Artykuł 25 Członkowie Organizacji Narodów Zjednoczonych zgadzają się przyjmować i wykonywać decyzje Rady Bezpieczeństwa zgodnie z niniejszą Kartą.
Rada Bezpieczeństwa a sprawa polska
Polska do tej pory zasiadała w składzie rady pięciokrotnie, przez okres dziewięciu lat. Kolejna kadencja, na którą zostaliśmy wybrani, przypada na lata 2018-2019. W skład rady wybrano też Gwineę Równikową, Kuwejt, Peru i Wybrzeże Kości Słoniowej. Z kronikarskiego obowiązku należy nadmienić, że w głosowaniu byliśmy jedynym kandydatem z naszego regionu. Byłbym jednak ostrożny w stwierdzeniach, że ten wybór oznacza jakieś nadzwyczajne docenienie Polski na arenie międzynarodowej, czy też specjalne zasługi dla rozwoju demokracji. To była po prostu nasza kolej. Członkowie niestali są wybierani w skład rady rotacyjnie, według klucza geograficznego bez względu na sytuację wewnętrzną. Przy całym szacunku, chociażby Egipt, który obecnie kończy swoją kadencję, nie powinien być stawiany jako wzór demokracji.

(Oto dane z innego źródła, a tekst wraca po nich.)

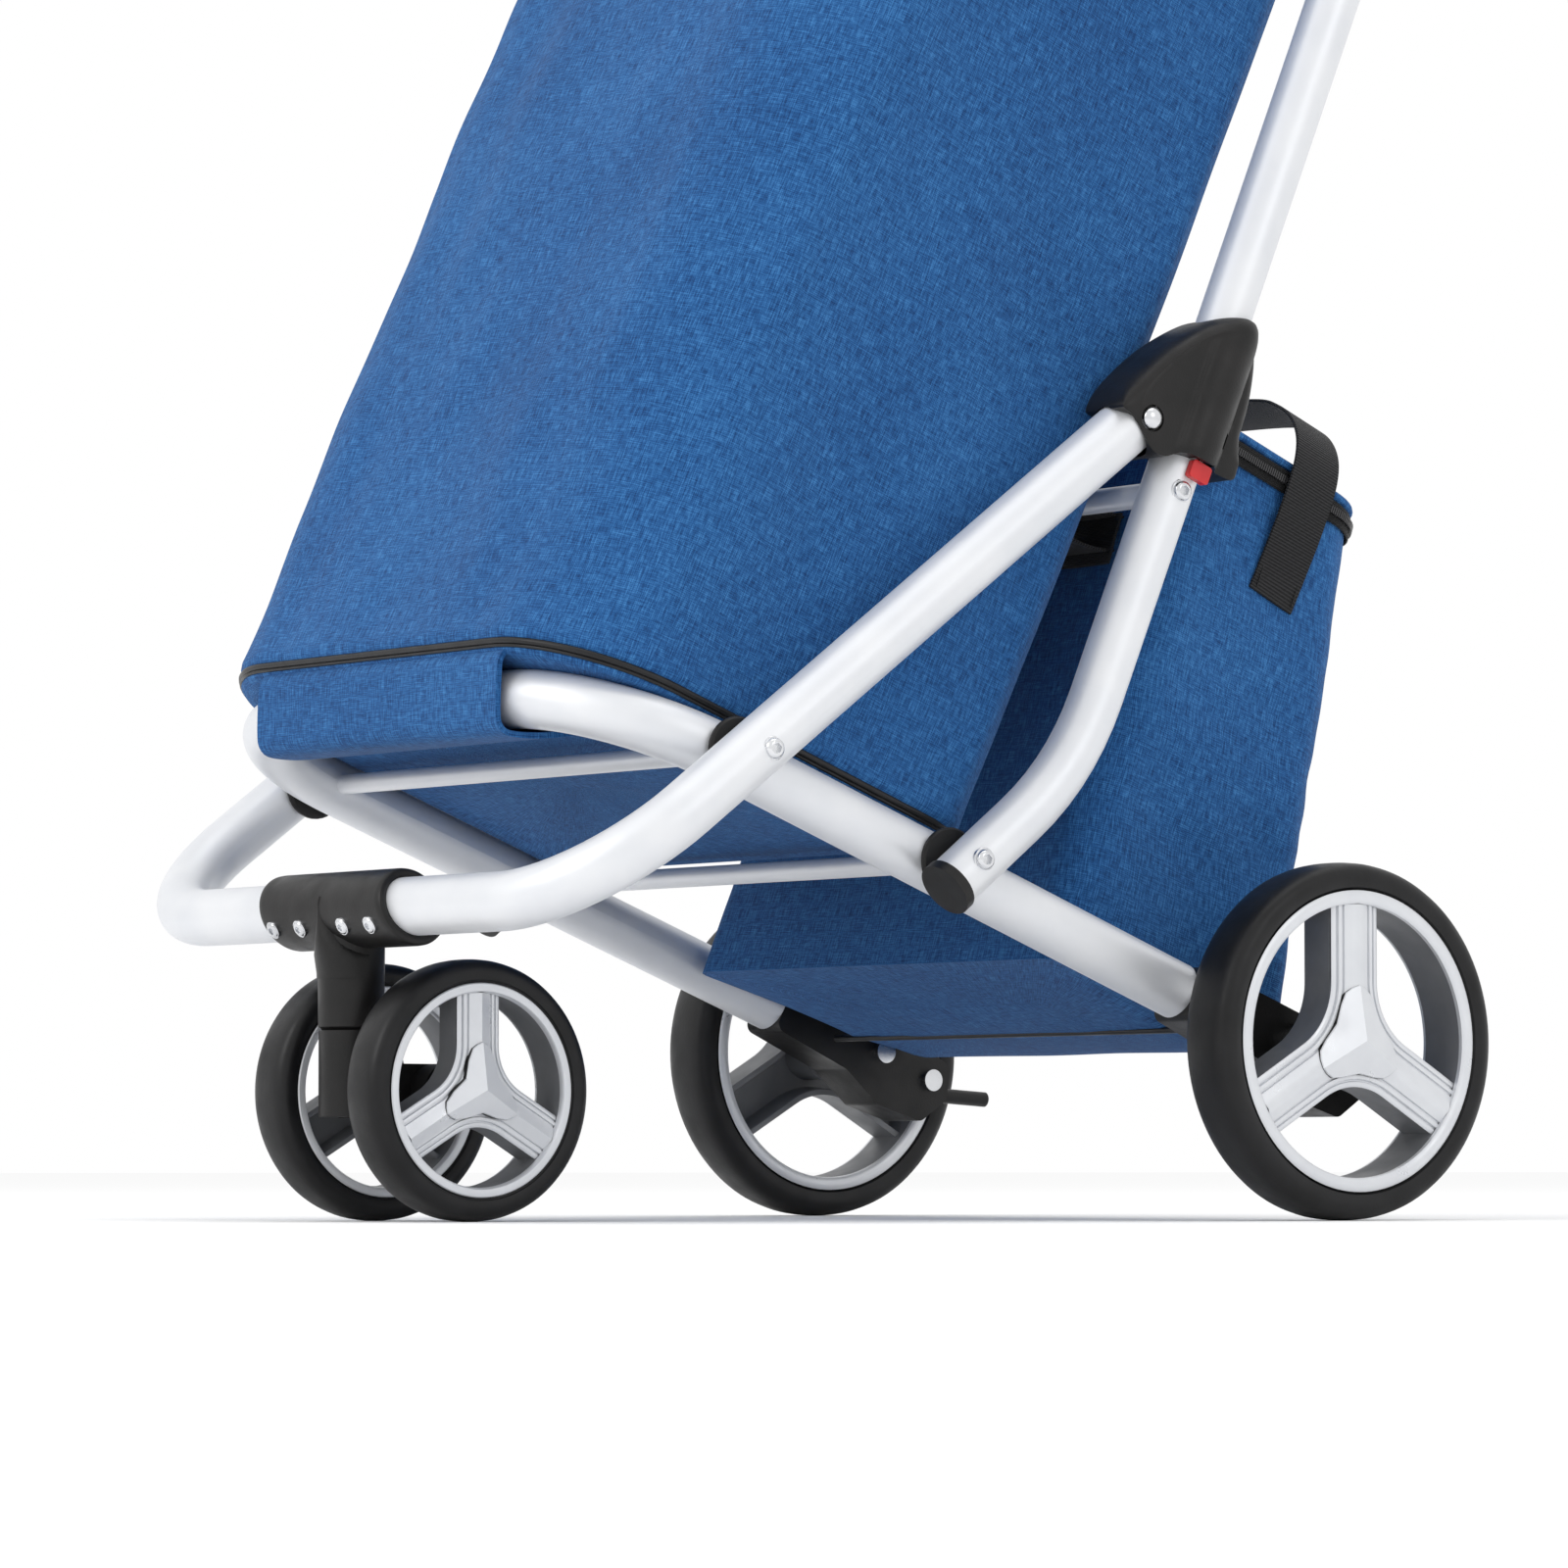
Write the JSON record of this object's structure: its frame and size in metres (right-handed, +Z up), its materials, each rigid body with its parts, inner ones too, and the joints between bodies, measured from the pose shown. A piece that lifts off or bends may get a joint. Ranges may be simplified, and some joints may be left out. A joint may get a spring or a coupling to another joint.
{
  "type": "shopping trolley",
  "caption": "Folding shopping trolley: crossed tube frames, a swivelling twin caster, large rear wheels, a leaning fabric bag and a cooler bag behind.",
  "frame": {"origin": "on the floor, under the middle of the whole object's box", "axes": "+Z up, -Y towards the caster at the front, +X to the right of somebody who looks along +Y"},
  "size_m": [0.4688, 0.6608, 1.027],
  "materials": {
    "silver_tube": "satin silver lacquer",
    "bright_steel": "zinc plated",
    "tyre_rubber": "smooth rubber",
    "silver_plastic": "silver painted plastic",
    "red_plastic": "moulded",
    "blue_fabric": "woven heathered polyester",
    "mesh_fabric": "open mesh",
    "black_webbing": "woven webbing",
    "grip_foam": "soft foam",
    "board": "pressed board",
    "black_plastic": "fine textured moulding"
  },
  "bodies": {
    "base_frame": {"base_tube": "silver_tube", "front_cross_rod": "silver_tube", "rear_cross_rod": "silver_tube", "pivot_spacers": "black_plastic", "axle_bracket_left": "black_plastic", "axle_bracket_right": "black_plastic", "stub_axle_left": "bright_steel", "stub_axle_right": "bright_steel", "bracket_bolts": "bright_steel", "bag_sleeve": "blue_fabric", "bag_base_board": "board"},
    "rear_wheel_left": {"rear_tyre_left": "tyre_rubber", "rear_rim_left": "silver_plastic", "rear_hub_cap_left": "silver_plastic", "rear_bush_left": "black_plastic"},
    "rear_wheel_right": {"rear_tyre_right": "tyre_rubber", "rear_rim_right": "silver_plastic", "rear_hub_cap_right": "silver_plastic", "rear_bush_right": "black_plastic"},
    "handle_frame": {"handle_tube": "silver_tube", "handle_end_caps": "black_plastic", "handle_pivot_bolts": "bright_steel", "handle_crossbar": "silver_tube", "crossbar_bolts": "bright_steel", "handle_grip": "grip_foam", "main_bag": "blue_fabric", "bag_hanger_straps": "black_webbing", "cooler_bag": "blue_fabric", "cooler_pocket": "mesh_fabric", "cooler_hanger_straps": "black_webbing", "cooler_handle_strap": "black_webbing"},
    "bag_lid_flap": {"bag_lid": "blue_fabric"},
    "cooler_lid_flap": {"cooler_lid": "blue_fabric"},
    "runner_pair": {"runner_housing_left": "black_plastic", "runner_housing_right": "black_plastic", "runner_rivets": "bright_steel", "button_spring_left": "bright_steel", "button_spring_right": "bright_steel"},
    "button_left": {"release_button_left": "red_plastic"},
    "button_right": {"release_button_right": "red_plastic"},
    "front_frame": {"front_tube": "silver_tube", "caster_bracket": "black_plastic", "caster_bracket_bolts": "bright_steel", "front_pivot_bolts": "bright_steel"},
    "caster": {"caster_stem": "black_plastic", "caster_kingpin": "bright_steel", "caster_axle": "bright_steel"},
    "front_wheel_left": {"front_tyre_left": "tyre_rubber", "front_rim_left": "silver_plastic", "front_hub_cap_left": "silver_plastic"},
    "front_wheel_right": {"front_tyre_right": "tyre_rubber", "front_rim_right": "silver_plastic", "front_hub_cap_right": "silver_plastic"}
  },
  "joints": [
    {"name": "fold", "type": "hinge", "parent": "base_frame", "child": "handle_frame", "pos_m": [0, -0.08874, 0.1711], "axis": [1, 0, 0], "range_deg": [0, 50], "deforming": ["main_bag"]},
    {"name": "runner_slide", "type": "slide", "parent": "handle_frame", "child": "runner_pair", "axis": [0, 0.3937, 0.9192], "range_m": [0, 0.126]},
    {"name": "front_frame_hinge", "type": "hinge", "parent": "runner_pair", "child": "front_frame", "pos_m": [0, 0.01106, 0.3867], "axis": [1, 0, 0], "range_deg": [0, 10.2]},
    {"name": "caster_swivel", "type": "hinge", "parent": "front_frame", "child": "caster", "pos_m": [0, -0.30744, 0.092], "axis": [0, 0, 1], "continuous": true},
    {"name": "front_wheel_left_spin", "type": "hinge", "parent": "caster", "child": "front_wheel_left", "pos_m": [-0.0415, -0.26794, 0.0625], "axis": [1, 0, 0], "continuous": true},
    {"name": "front_wheel_right_spin", "type": "hinge", "parent": "caster", "child": "front_wheel_right", "pos_m": [0.0415, -0.26794, 0.0625], "axis": [1, 0, 0], "continuous": true},
    {"name": "rear_wheel_left_spin", "type": "hinge", "parent": "base_frame", "child": "rear_wheel_left", "pos_m": [-0.218, 0.12606, 0.0875], "axis": [1, 0, 0], "continuous": true},
    {"name": "rear_wheel_right_spin", "type": "hinge", "parent": "base_frame", "child": "rear_wheel_right", "pos_m": [0.218, 0.12606, 0.0875], "axis": [1, 0, 0], "continuous": true},
    {"name": "button_left_press", "type": "slide", "parent": "runner_pair", "child": "button_left", "axis": [0, 0.3937, 0.9192], "range_m": [0, 0.004], "stiffness_N_per_m": 400, "deforming": ["button_spring_left"]},
    {"name": "button_right_press", "type": "slide", "parent": "runner_pair", "child": "button_right", "axis": [0, 0.3937, 0.9192], "range_m": [0, 0.004], "stiffness_N_per_m": 400, "deforming": ["button_spring_right"]},
    {"name": "bag_lid_open", "type": "hinge", "parent": "handle_frame", "child": "bag_lid_flap", "pos_m": [0, 0.17512, 0.68941], "axis": [-1, 0, 0], "range_deg": [0, 130]},
    {"name": "cooler_lid_open", "type": "hinge", "parent": "handle_frame", "child": "cooler_lid_flap", "pos_m": [0, 0.09246, 0.4006], "axis": [1, 0, 0], "range_deg": [0, 60], "deforming": ["cooler_handle_strap"]}
  ],
  "couplings": [
    {"joint": "runner_slide", "follows": "fold", "m_per_rad": 0.1419},
    {"joint": "front_frame_hinge", "follows": "fold", "ratio": 0.19958}
  ]
}
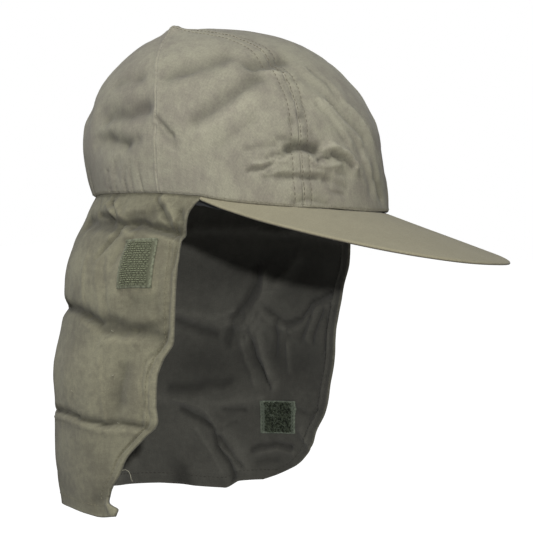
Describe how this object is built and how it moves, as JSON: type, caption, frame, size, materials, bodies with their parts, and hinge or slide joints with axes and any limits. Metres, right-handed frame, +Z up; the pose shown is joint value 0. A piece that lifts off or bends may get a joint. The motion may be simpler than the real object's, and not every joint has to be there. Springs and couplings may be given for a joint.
{
  "type": "legionnaire cap",
  "caption": "Olive-drab cotton legionnaire cap with a stiff visor, a sweatband and a neck flap that has hook and loop patches.",
  "frame": {"origin": "centre of the head opening, in the plane of the rim, where the cap sits on a head", "axes": "+Z up out of the crown's top, the visor points along -Y, and +X is the wearer's left"},
  "size_m": [0.1972, 0.3277, 0.3147],
  "materials": {
    "shell_cotton": "olive-drab cotton twill",
    "visor_cotton": "olive-drab cotton over a stiff board",
    "band_cotton": "charcoal cotton tape",
    "flap_cotton": "olive-drab cotton with its lining",
    "hook_nylon": "olive hook tape with fine ribs",
    "loop_nylon": "dark green loop tape, fuzzy"
  },
  "bodies": {
    "root": {"crown_centre": "shell_cotton", "crown_side_right": "shell_cotton", "crown_side_left": "shell_cotton", "crown_back": "shell_cotton", "visor": "visor_cotton", "sweatband": "band_cotton", "neck_flap": "flap_cotton", "hook_patch": "hook_nylon", "loop_patch": "loop_nylon"}
  },
  "joints": []
}
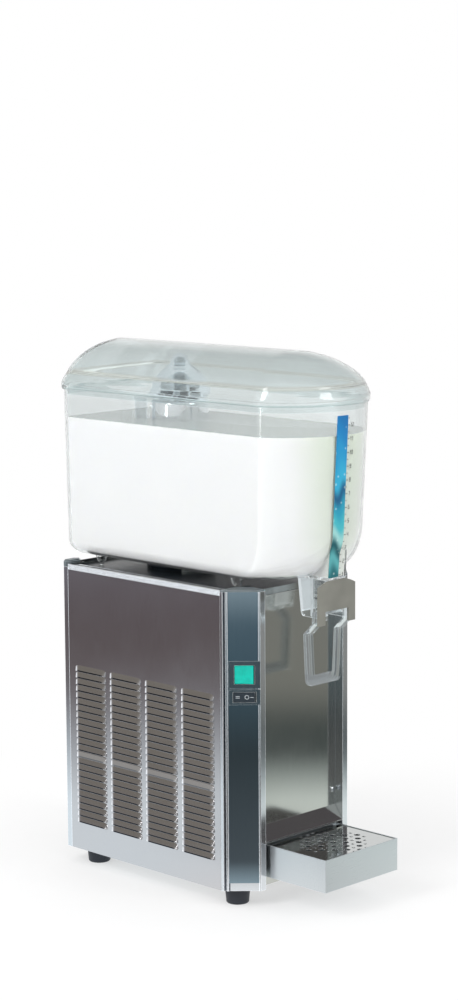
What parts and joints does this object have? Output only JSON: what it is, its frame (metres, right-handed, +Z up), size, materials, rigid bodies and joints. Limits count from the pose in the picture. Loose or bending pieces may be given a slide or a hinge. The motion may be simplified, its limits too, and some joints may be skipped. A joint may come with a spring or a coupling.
{
  "type": "juice dispenser",
  "caption": "Refrigerated juice dispenser: louvred stainless case, clear bowl with lid and agitator, push-lever tap, drip tray and rocker switches.",
  "frame": {"origin": "On the floor, under the middle of the whole machine's outline, feet at z = 0", "axes": "+X runs to the right as seen from the front, -Y is the front where the tap is, +Z is up"},
  "size_m": [0.2252, 0.4376, 0.6698],
  "materials": {
    "brushed_steel": "brushed stainless sheet",
    "steel_trim": "polished stainless trim strip, reflects blue-grey",
    "grey_plastic": "moulded grey",
    "plate_plastic": "moulded grey, satin",
    "black_plastic": "moulded black",
    "green_plastic": "translucent green, lit",
    "clear_plastic": "clear polycarbonate",
    "white_plastic": "moulded white",
    "beige_plastic": "moulded box",
    "rubber": "moulded rubber",
    "deck_plastic": "dark moulded deck",
    "polished_steel": "polished stainless",
    "screw_steel": "plated steel",
    "copper": "drawn copper tube",
    "black_paint": "black enamel",
    "aluminium": "mill finish",
    "motor_steel": "grey enamel",
    "magnet": "plated magnet",
    "louvre_steel": "vertically brushed stainless"
  },
  "bodies": {
    "case": {"base_pan": "brushed_steel", "feet": "rubber", "foot_screws": "screw_steel", "foot_nuts": "screw_steel", "front_column_left": "brushed_steel", "front_column_right": "brushed_steel", "column_trim_left": "steel_trim", "column_trim_right": "steel_trim", "column_caps": "grey_plastic", "rear_post_left": "brushed_steel", "rear_post_right": "brushed_steel", "post_caps": "grey_plastic", "side_rails": "brushed_steel", "side_panel_left": "louvre_steel", "side_panel_right": "louvre_steel", "rear_panel": "brushed_steel", "rear_screws": "screw_steel", "front_panel": "brushed_steel", "front_screws": "screw_steel", "tray_brackets": "brushed_steel", "top_deck": "deck_plastic", "bowl_seal": "rubber", "cooling_cylinder": "polished_steel", "cooling_coil": "copper", "main_switch_housing": "black_plastic", "mode_switch_housing": "black_plastic", "compressor": "black_paint", "compressor_grommets": "rubber", "condenser": "aluminium", "fan_shroud": "black_plastic", "fan_motor": "motor_steel", "discharge_line": "copper", "liquid_line": "copper", "suction_line": "copper", "filter_drier": "copper", "agitator_motor": "motor_steel", "motor_bracket": "brushed_steel", "thermostat": "beige_plastic", "terminal_box": "beige_plastic", "cable_gland": "black_plastic"},
    "main_rocker": {"main_rocker": "green_plastic"},
    "mode_rocker": {"mode_rocker": "black_plastic"},
    "fan": {"fan_blades": "aluminium"},
    "drive": {"drive_shaft": "screw_steel", "drive_magnets": "magnet"},
    "bowl": {"bowl": "clear_plastic", "tap_plate": "plate_plastic", "plunger_guide": "white_plastic", "tap_spring": "screw_steel"},
    "agitator": {"agitator": "clear_plastic", "agitator_magnets": "magnet"},
    "lid": {"lid": "clear_plastic"},
    "lever": {"tap_lever": "clear_plastic"},
    "plunger": {"tap_plunger": "white_plastic", "plunger_seal": "rubber"},
    "tray": {"drip_tray": "brushed_steel"},
    "grille": {"tray_grille": "brushed_steel"}
  },
  "joints": [
    {"name": "main_rocker_tip", "type": "hinge", "parent": "case", "child": "main_rocker", "pos_m": [-0.08792, -0.10826, 0.288], "axis": [0, 0, 1], "range_deg": [0, 10]},
    {"name": "mode_rocker_tip", "type": "hinge", "parent": "case", "child": "mode_rocker", "pos_m": [-0.08792, -0.10826, 0.2605], "axis": [0, 0, 1], "range_deg": [0, 10]},
    {"name": "fan_spin", "type": "hinge", "parent": "case", "child": "fan", "pos_m": [-0.0751, -0.00625, 0.105], "axis": [1, 0, 0], "continuous": true},
    {"name": "drive_spin", "type": "hinge", "parent": "case", "child": "drive", "pos_m": [0, 0.08675, 0.32], "axis": [0, 0, 1], "continuous": true},
    {"name": "agitator_spin", "type": "hinge", "parent": "bowl", "child": "agitator", "pos_m": [0, 0.08675, 0.601], "axis": [0, 0, 1], "continuous": true},
    {"name": "bowl_lift", "type": "slide", "parent": "case", "child": "bowl", "axis": [0, 0, 1], "range_m": [0, 0.225]},
    {"name": "lid_lift", "type": "slide", "parent": "bowl", "child": "lid", "axis": [0, 0, 1], "range_m": [0, 0.08]},
    {"name": "lever_swing", "type": "hinge", "parent": "bowl", "child": "lever", "pos_m": [0, -0.17005, 0.3595], "axis": [1, 0, 0], "range_deg": [0, 15]},
    {"name": "plunger_lift", "type": "slide", "parent": "bowl", "child": "plunger", "axis": [0, 0, 1], "range_m": [0, 0.0045], "stiffness_N_per_m": 350, "springref_m": -0.005, "deforming": ["tap_spring"]},
    {"name": "tray_slide", "type": "slide", "parent": "case", "child": "tray", "axis": [0, -1, 0], "range_m": [0, 0.12]},
    {"name": "grille_lift", "type": "slide", "parent": "tray", "child": "grille", "axis": [0, 0, 1], "range_m": [0, 0.03]}
  ],
  "couplings": [
    {"joint": "agitator_spin", "follows": "drive_spin", "ratio": 1},
    {"joint": "plunger_lift", "follows": "lever_swing", "m_per_rad": 0.0169}
  ]
}
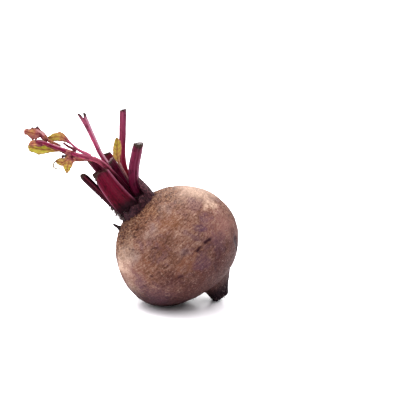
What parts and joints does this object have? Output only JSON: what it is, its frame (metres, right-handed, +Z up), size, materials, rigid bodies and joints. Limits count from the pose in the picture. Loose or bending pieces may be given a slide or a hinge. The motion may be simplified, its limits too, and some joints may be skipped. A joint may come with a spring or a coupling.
{
  "type": "beetroot",
  "caption": "Round root vegetable lying on its side, with a tail stub, a crown of cut leaf stalks, one torn leaf on its stalk and one young leaf.",
  "frame": {"origin": "middle of the small flat spot that the root rests on", "axes": "+Z up from the surface that it lies on; +X along the surface from the leaf end towards the tail; +Y back across the root"},
  "size_m": [0.1293, 0.0822, 0.1245],
  "materials": {
    "skin": "brown-tan corky beetroot skin with dull purple patches, matt",
    "stalk": "crimson beetroot leaf stalk, soft sheen",
    "dark_stalk": "dark maroon beetroot leaf stalk, soft sheen",
    "pink_stalk": "pink-red beetroot leaf stalk, soft sheen",
    "leaf": "yellow-green wilted leaf blade, satin"
  },
  "bodies": {
    "root": {"root": "skin", "stalk_leafy": "pink_stalk", "stalk_broad_front": "stalk", "stalk_curved_right": "stalk", "stalk_short_middle": "dark_stalk", "stalk_tall": "pink_stalk", "stalk_dark_left": "dark_stalk", "stalk_broad_back": "dark_stalk", "stalk_thin_forked": "pink_stalk", "stalk_short_back": "dark_stalk", "stalk_stub_back_right": "dark_stalk", "stalk_stub_back_left": "stalk", "young_leaf_stalk": "pink_stalk", "torn_leaf_blade": "leaf", "young_leaf_blade": "leaf"}
  },
  "joints": []
}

Nie ma co ukrywać, przez najbliższe dwa lata będziemy niejako współdecydować o losach świata. Rotacyjnie czy nie, taki wybór zawsze trzeba uznawać za wielki sukces dyplomacji. Nie oznacza to jednak tego, co zdają się sugerować niektórzy politycy, że nasze sprawy będą stawiane na świeczniku i cały świat pochyli się nad naszymi problemami. Członkostwo w Radzie Bezpieczeństwa oznacza, że to my jesteśmy teraz odpowiedzialni za pozostałe 178 państw świata.
Uwaga końcowa. Daleki byłbym wobec porównywania wyniku 190:1 wobec słynnego już 27:1. Co innego, gdyby Polska na kilka dni przed zebraniem Zgromadzenia Ogólnego zgłosiła kandydaturę San Escobar na miejsce do rady. Wtedy by było zapewne 189:1.